I usually stay away from very emotional movies, documentaries and books. Usually. I had seen When Breath Becomes Air on the New York Times and Amazon best-seller lists (I spend far too much of my time looking at book lists) and it was in every bookstore. I bought it on a Sunday morning and finished it that evening. I even cried a little. Every so often you read a book that really makes an impact. This is one of those books.
When Breath Becomes Air follows the life and death of neurosurgeon Paul Kalanithi who is diagnosed with terminal lung cancer. Part 1 focuses on how he became a doctor and Part 2, which he never got to finish, focuses on his death. As a doctor, Kalanithi has experienced death first hand but finds it difficult to adapt to being a patient where he now has to confront death. He again deals with birth, when he and his wife, Lucy, decide to have a baby.

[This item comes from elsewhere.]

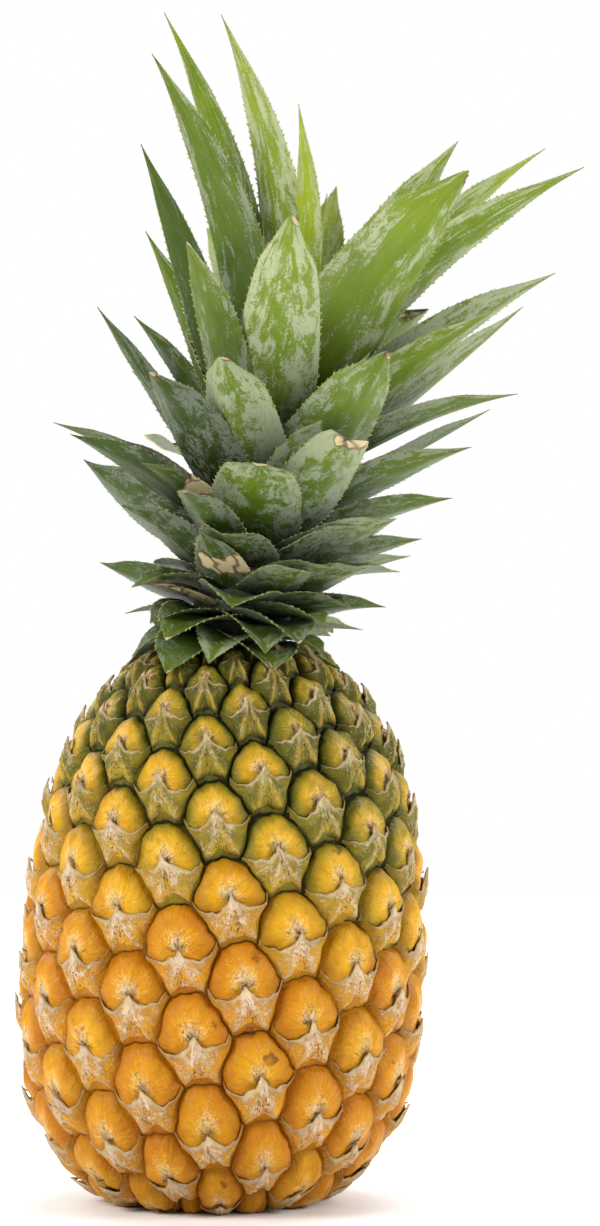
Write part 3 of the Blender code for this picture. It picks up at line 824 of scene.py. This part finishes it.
    def ripeness(self, points: np.ndarray) -> np.ndarray:
        """How ripe the skin is: 1 near the base, falling to 0 at the shoulder, and further down on the right side.

        Args:
            points: Points as (..., 3).

        Returns:
            The ripeness.
        """
        height = points[..., 2]
        start = self.ripe_from - points[..., 0] / self.radius * 14.0 * MM
        return 1.0 - 0.95 * np.clip((height - start) / self.ripe_from, 0.0, 1.0) ** 0.8 - 0.1 * (height / self.seat)

    def eye_marks(self, grids: np.ndarray, across: np.ndarray, up: np.ndarray) -> Marks:
        """The numbers that the finishes read: where in its eye a point is, how ripe it is and the eye's chance."""
        ripe = self.ripeness(grids.mean(axis=(1, 2), keepdims=True)) * 0.7 + self.ripeness(grids) * 0.3
        return {"eye_across": across, "eye_up": up, "ripe": ripe, "chance": self.chance}

    def lip_line(self, size: np.ndarray) -> np.ndarray:
        """Template height of the bracts' lip at a share s of the way out: 0.14 s^6 - 0.5 s (1 - s)^0.8, so it sags and
        turns up at the eye's side, and higher in the middle of the eyes near the top."""
        return 0.14 * size**6 - 0.5 * size * (1 - size) ** 0.8 + 0.22 * self.top * (1 - size) ** 1.5

    def build_skin(self) -> None:
        """The cheeks. With the hexagon distance and the round one from the eye's middle mixed as e, the cheek rises
        from the groove by (groove + crown) (1 - e^7)^0.6, with a dimple in the middle, a crease along the bract's lip,
        shallow folds round the middle and a lowered floor under the bract."""
        wave = self.wave
        side = np.arange(self.spokes_per_side)[:, None] / self.spokes_per_side
        ends = zip(self.corners, np.roll(self.corners, -1, axis=0))
        edge = np.concatenate([start + (end - start) * side for start, end in ends])
        hexagon = (1 - (1 - np.linspace(0, 1, self.rings)) ** 1.25)[:, None]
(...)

“Even if I’m dying, until I actually die, I am still living.” – Paul Kalanithi
The pursuit of meaning
One of the few things we can be certain of is death, but when it comes knocking things change very quickly. This book makes you ask “What if I only had a few months to live? What would I do?” and this is a question I’ve been asking a lot lately.
I’d probably write more, worry less and get more animals. What would you do? And whatever the answer is, you should do more of that.
The book is littered with literary references from the likes of T.S Eliot which makes it a thought-provoking read. I believe it is important to step back every so often, think about your life and re-evaluate what you think is important. This memoir forces you to do that because you realize things can change very quickly.